Even as organic food has gone Wall Street over the last decade, the original organic philosophy is making a comeback in a myriad of forms: small family farmers dedicated to replenishing the soil, a thriving "locavore" subculture centered on local farmer's markets, and urban and school gardens sprouting up across the country.

There's even a global analogue to this growing "good food" movement -- "Slow Food." Begun in Italy in the 1980s, the Slow Food movement is a deliberate rejection of the fast food culture and an embrace of small-scale, local agriculture that promotes, not destroys, biodiversity. It's about reconnecting food and culture, minding what we put in our bodies, and celebrating regional and traditional cooking. It seeks to replace industrially farmed, highly processed products with carefully grown food that is healthier for people, animals, and the environment -- and tastier, too. It reflects the values that once defined organic agriculture.

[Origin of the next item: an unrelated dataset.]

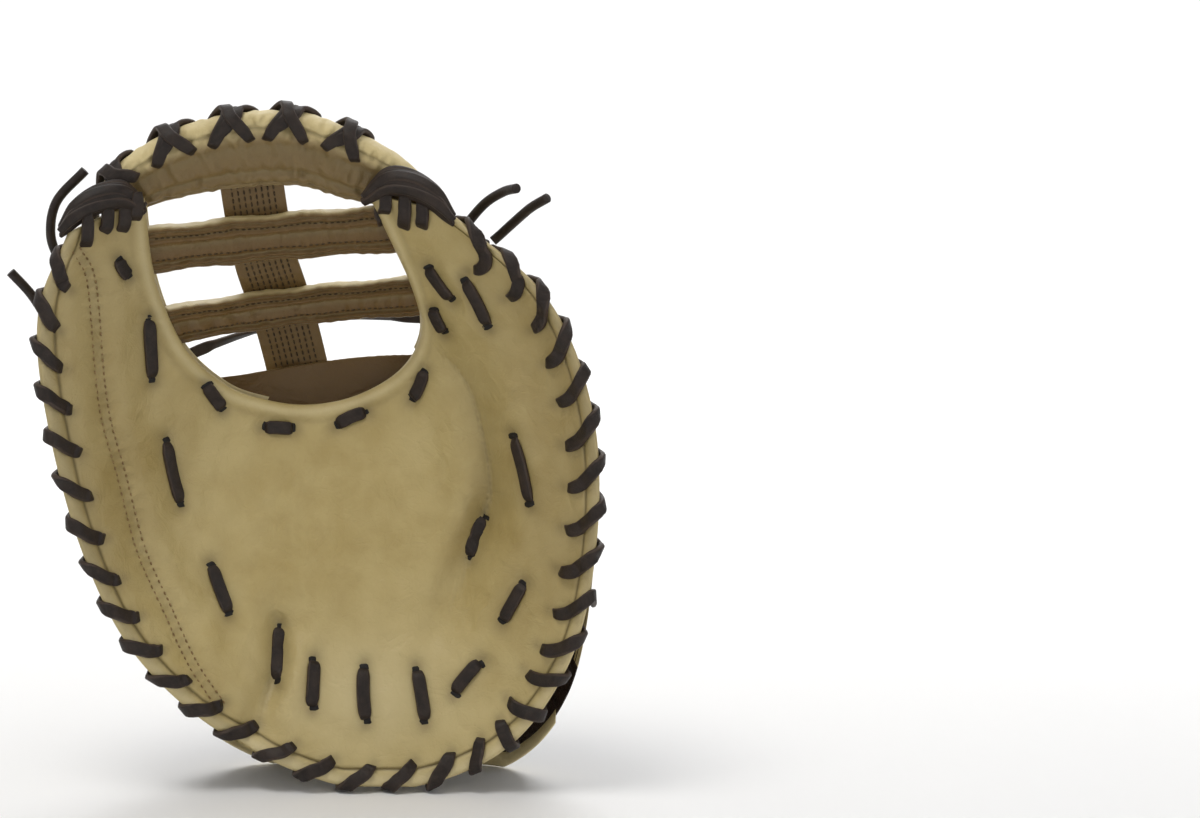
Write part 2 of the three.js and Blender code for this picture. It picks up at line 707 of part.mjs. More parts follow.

In reality, organic is only one part of the solution. Buying locally grown food promotes economic growth and creates jobs in local communities. A dollar spent at a big-box store turns around two-and-a-half times before it leaves the community, but a dollar spent at a local farmer's market, for example, will turn around seven times. Buy local and organic.

Of course, it may only be a matter of time before we visit the neighborhood supermarket and find six packs of soda and bags of potato chips labeled "Locally sourced!" or "100% Slow Food!" Hopefully, if that day arrives, those labels will actually mean something. And if they don't, we'll need a new movement.